## Exercise goal
Find how many lines in the data below mention "this". Give the number only.

::::::

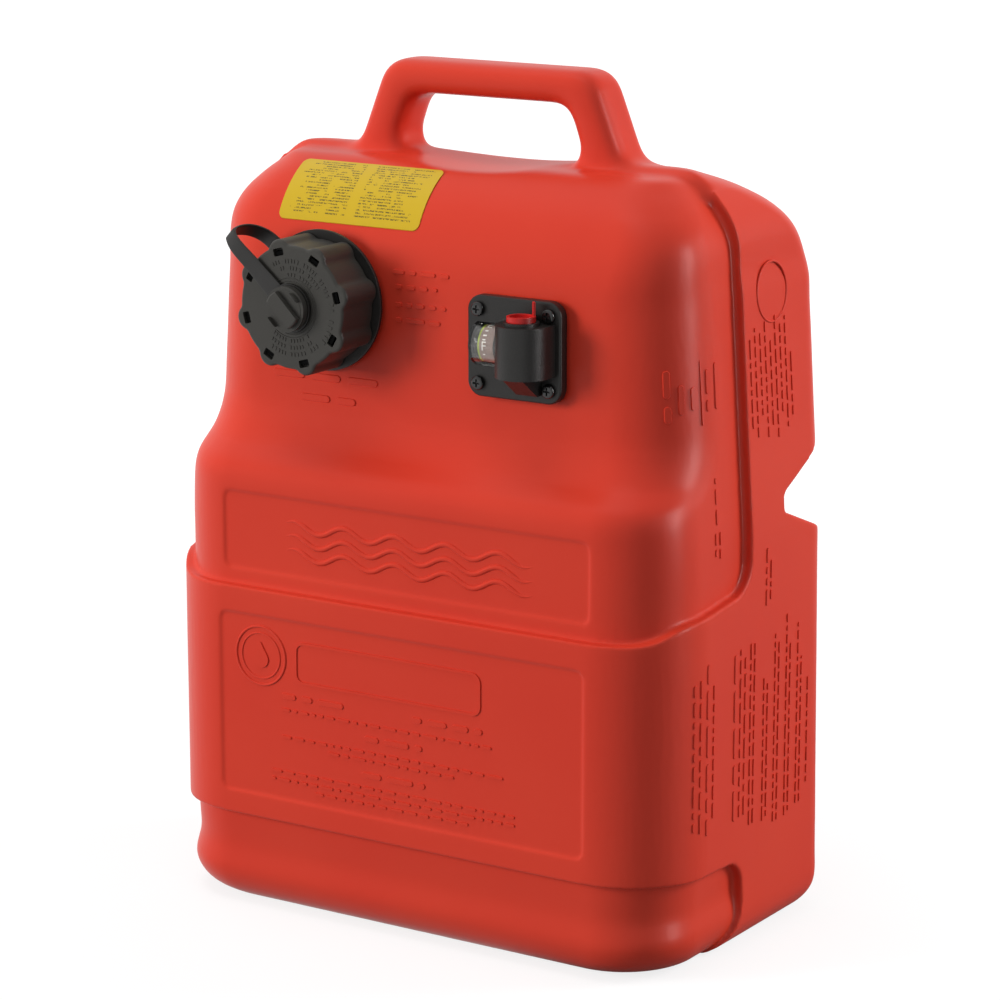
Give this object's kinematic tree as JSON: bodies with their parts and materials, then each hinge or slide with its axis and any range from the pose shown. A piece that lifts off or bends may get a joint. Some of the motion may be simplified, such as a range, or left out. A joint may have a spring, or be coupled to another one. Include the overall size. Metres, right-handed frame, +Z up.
{
  "type": "outboard fuel tank",
  "caption": "Upright portable fuel tank with loop handle, screw filler cap with vent knob and tether, float gauge flange with hose elbow, and strap groove.",
  "frame": {"origin": "centre of the base, on the surface the tank stands on, midway between its sides and between the front and back of its body", "axes": "+Z up along the height, +Y towards the back with the strap groove, -Y towards the filler cap and gauge, +X to the right seen from the front"},
  "size_m": [0.3602, 0.216, 0.5115],
  "materials": {
    "tank_red": "satin moulded polyethylene",
    "label_film": "printed vinyl film",
    "tether_plastic": "soft moulded polyethylene",
    "cap_black": "fine textured polypropylene",
    "liner_black": "moulded polyethylene",
    "black_rubber": "matt nitrile",
    "flange_nylon": "glass filled nylon",
    "black_steel": "black coated",
    "clear_lens": "clear moulded acrylic",
    "bright_steel": "drawn wire",
    "drum_plastic": "moulded",
    "dial_print": "printed",
    "float_foam": "closed-cell foam",
    "tube_plastic": "natural nylon",
    "plug_red": "soft polyethylene"
  },
  "bodies": {
    "tank": {"tank_front": "tank_red", "tank_back": "tank_red", "tank_handle": "tank_red", "filler_neck": "tank_red", "label": "label_film", "tether_collar": "tether_plastic", "tether_strap": "tether_plastic", "gauge_flange": "flange_nylon", "flange_gasket": "black_rubber", "flange_screws": "black_steel", "gauge_lens": "clear_lens", "pivot_pin": "bright_steel", "pickup_tube": "tube_plastic", "pickup_strainer": "tube_plastic"},
    "cap_tether": {"tether_ring": "tether_plastic"},
    "filler_cap": {"filler_cap": "cap_black", "cap_liner": "liner_black", "cap_gasket": "black_rubber"},
    "vent_lift": {"vent_seal": "black_rubber"},
    "vent_knob": {"vent_knob": "cap_black"},
    "gauge_float": {"gauge_drum": "drum_plastic", "dial_strip": "dial_print", "float_arm": "bright_steel", "gauge_float": "float_foam", "float_clip": "bright_steel"},
    "port_plug": {"port_plug": "plug_red"}
  },
  "joints": [
    {"name": "cap_lift", "type": "slide", "parent": "tank", "child": "cap_tether", "axis": [0, -1, 0], "range_m": [0, 0.0076], "deforming": ["tether_strap"]},
    {"name": "cap_turn", "type": "hinge", "parent": "cap_tether", "child": "filler_cap", "pos_m": [-0.0705, -0.104, 0.3753], "axis": [0, -1, 0], "range_deg": [0, 450]},
    {"name": "vent_lift", "type": "slide", "parent": "filler_cap", "child": "vent_lift", "axis": [0, -1, 0], "range_m": [0, 0.0025]},
    {"name": "vent_turn", "type": "hinge", "parent": "vent_lift", "child": "vent_knob", "pos_m": [-0.0705, -0.104, 0.3753], "axis": [0, -1, 0], "range_deg": [0, 360]},
    {"name": "float_swing", "type": "hinge", "parent": "tank", "child": "gauge_float", "pos_m": [0.051, -0.073, 0.3615], "axis": [1, 0, 0], "range_deg": [0, 75]},
    {"name": "plug_pull", "type": "slide", "parent": "tank", "child": "port_plug", "axis": [0, 0, 1], "range_m": [0, 0.014]}
  ],
  "couplings": [
    {"joint": "cap_lift", "follows": "cap_turn", "m_per_rad": 0.00095493},
    {"joint": "vent_lift", "follows": "vent_turn", "m_per_rad": 0.00038197}
  ]
}
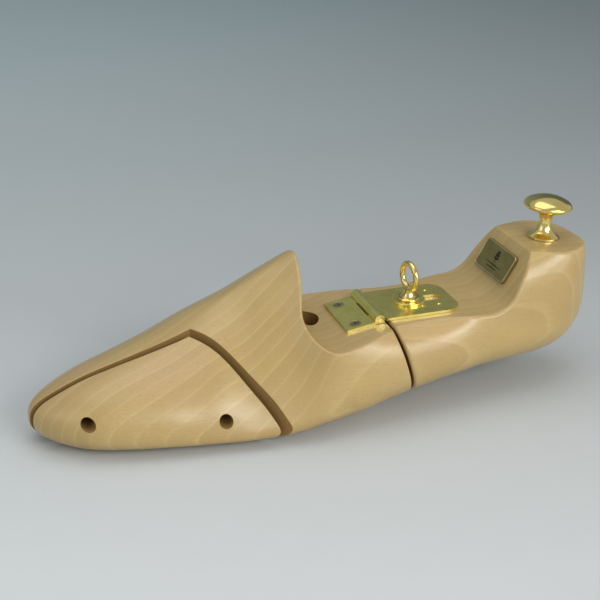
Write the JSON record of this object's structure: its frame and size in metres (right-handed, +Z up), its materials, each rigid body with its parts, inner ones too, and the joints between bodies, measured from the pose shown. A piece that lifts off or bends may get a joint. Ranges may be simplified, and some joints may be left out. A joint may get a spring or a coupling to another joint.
{
  "type": "shoe tree",
  "caption": "Hinged wooden shoe tree with a split toe and sprung side wing, a brass hinge plate clamped by a ring bolt, and a brass knob on the heel.",
  "frame": {"origin": "centre of the bounding box at the sole plane, Z = 0 under the forepart's flat sole", "axes": "+Z up, +X from toe to heel, +Y towards the big-toe side; a left shoe's tree"},
  "size_m": [0.2786, 0.083, 0.093],
  "materials": {
    "wood": "satin",
    "sheet_brass": "satin",
    "polished_brass": "polished",
    "screw_brass": "satin",
    "steel": "brushed",
    "label_bronze": "satin",
    "label_backing": "matte"
  },
  "bodies": {
    "forepart": {"forepart": "wood", "guide_pin_front": "sheet_brass", "guide_pin_rear": "sheet_brass", "bolt_washer": "sheet_brass", "front_leaf": "sheet_brass", "leaf_screw_outer": "screw_brass", "leaf_screw_inner": "screw_brass", "hinge_pin": "sheet_brass", "wing_spring": "steel"},
    "wing": {"toe_wing": "wood", "wing_insert": "sheet_brass", "wing_bolt": "steel"},
    "hinge_plate": {"slotted_plate": "sheet_brass"},
    "heel": {"heel_block": "wood", "heel_insert": "sheet_brass", "knob": "polished_brass", "knob_stud": "sheet_brass", "label_plate": "label_bronze", "label_pad": "label_backing"},
    "ring_bolt": {"ring_bolt": "polished_brass"},
    "clamp_washer": {"clamp_washer": "sheet_brass"}
  },
  "joints": [
    {"name": "wing_press", "type": "slide", "parent": "forepart", "child": "wing", "axis": [0, 1, 0], "range_m": [0, 0.0025], "stiffness_N_per_m": 800, "springref_m": -0.004, "deforming": ["wing_spring"]},
    {"name": "heel_fold", "type": "hinge", "parent": "forepart", "child": "hinge_plate", "pos_m": [0.0242, -0.0038, 0.0474], "axis": [0, -1, 0], "range_deg": [0, 70]},
    {"name": "heel_length", "type": "slide", "parent": "hinge_plate", "child": "heel", "axis": [1, 0, 0], "range_m": [0, 0.013]},
    {"name": "ring_lift", "type": "slide", "parent": "heel", "child": "clamp_washer", "axis": [0, 0, 1], "range_m": [0, 0.0005]},
    {"name": "ring_turn", "type": "hinge", "parent": "clamp_washer", "child": "ring_bolt", "pos_m": [0.0453, -0.0038, 0.049], "axis": [0, 0, 1], "range_deg": [0, 180]}
  ],
  "couplings": [
    {"joint": "ring_turn", "follows": "ring_lift", "rad_per_m": 6283.2}
  ]
}
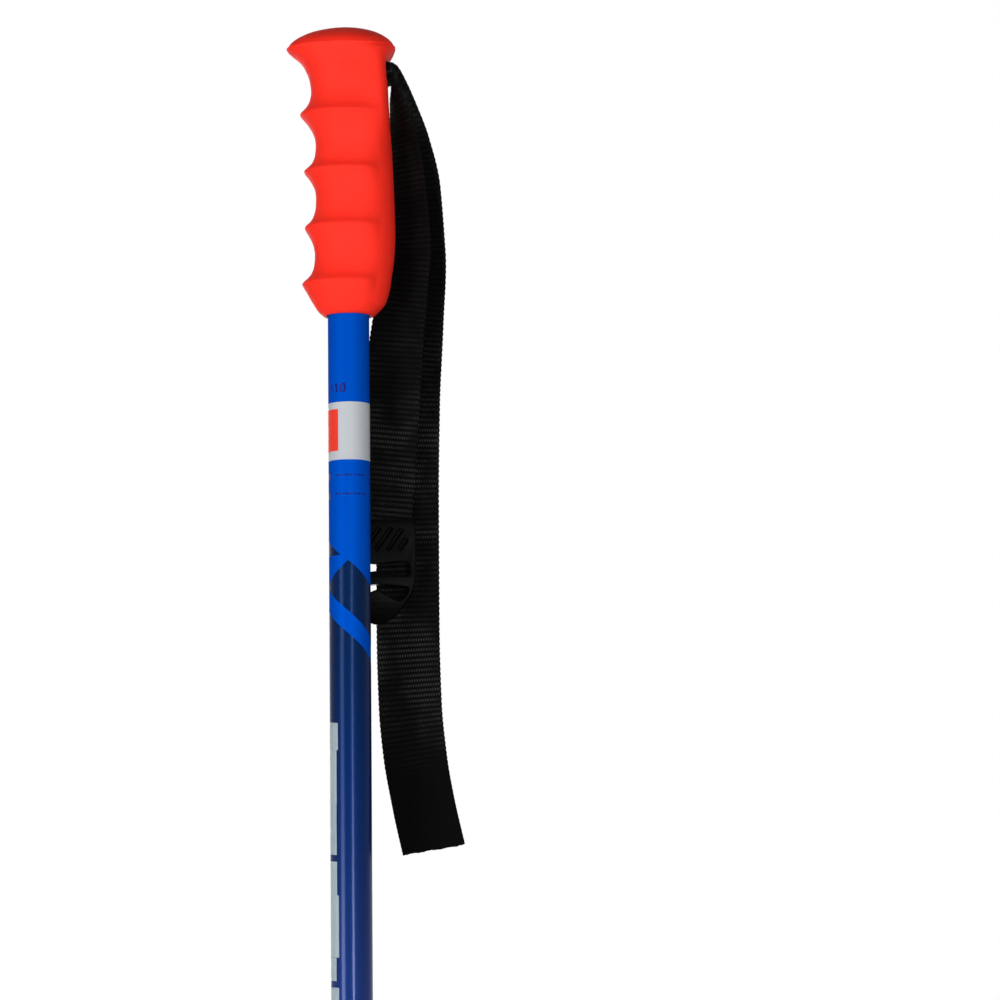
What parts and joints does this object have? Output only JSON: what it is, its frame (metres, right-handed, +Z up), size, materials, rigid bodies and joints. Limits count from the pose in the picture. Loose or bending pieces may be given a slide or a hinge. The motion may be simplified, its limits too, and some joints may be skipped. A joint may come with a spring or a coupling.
{
  "type": "ski pole",
  "caption": "Straight alpine ski pole: painted tube, soft ridged grip with a buckled wrist strap, round basket and hard tip.",
  "frame": {"origin": "middle of the flat end of the hard tip, on the axis of the shaft", "axes": "+Z up the shaft to the top of the grip, +X towards the back of the grip where the strap hangs, +Y completes a right-handed frame"},
  "size_m": [0.075, 0.06, 1.1],
  "materials": {
    "shaft": "gloss paint, blue fading to navy",
    "core": "moulded",
    "grip": "soft matte",
    "pin": "turned",
    "webbing": "ribbed woven webbing",
    "thread": "sewing thread",
    "buckle": "moulded, semi-matte",
    "ferrule": "moulded, semi-matte",
    "tip": "ground hard metal",
    "basket": "moulded, slightly flexible"
  },
  "bodies": {
    "pole": {"shaft_tube": "shaft", "grip_core": "core", "grip_body": "grip", "strap_pin": "pin", "strap_bend": "webbing", "tip_ferrule": "ferrule", "tip_insert": "tip"},
    "long_leg": {"strap_long_leg": "webbing"},
    "short_leg": {"strap_short_leg": "webbing", "strap_turn_back": "webbing", "strap_stitching": "thread"},
    "buckle": {"strap_buckle": "buckle"},
    "basket": {"basket": "basket"}
  },
  "joints": [
    {"name": "long_leg_swing", "type": "hinge", "parent": "pole", "child": "long_leg", "pos_m": [0.01845, 0, 1.0848], "axis": [0, -1, 0], "range_deg": [0, 90]},
    {"name": "short_leg_swing", "type": "hinge", "parent": "pole", "child": "short_leg", "pos_m": [0.01805, 0, 1.0792], "axis": [0, -1, 0], "range_deg": [0, 90]},
    {"name": "buckle_rock", "type": "hinge", "parent": "short_leg", "child": "buckle", "pos_m": [0.01035, 0.0158, 0.897], "axis": [1, 0, 0], "range_deg": [-5, 5]},
    {"name": "basket_spin", "type": "hinge", "parent": "pole", "child": "basket", "pos_m": [0, 0, 0.066], "axis": [0, 0, 1], "continuous": true}
  ],
  "couplings": [
    {"joint": "short_leg_swing", "follows": "long_leg_swing", "ratio": 1}
  ]
}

::::::

## The output
3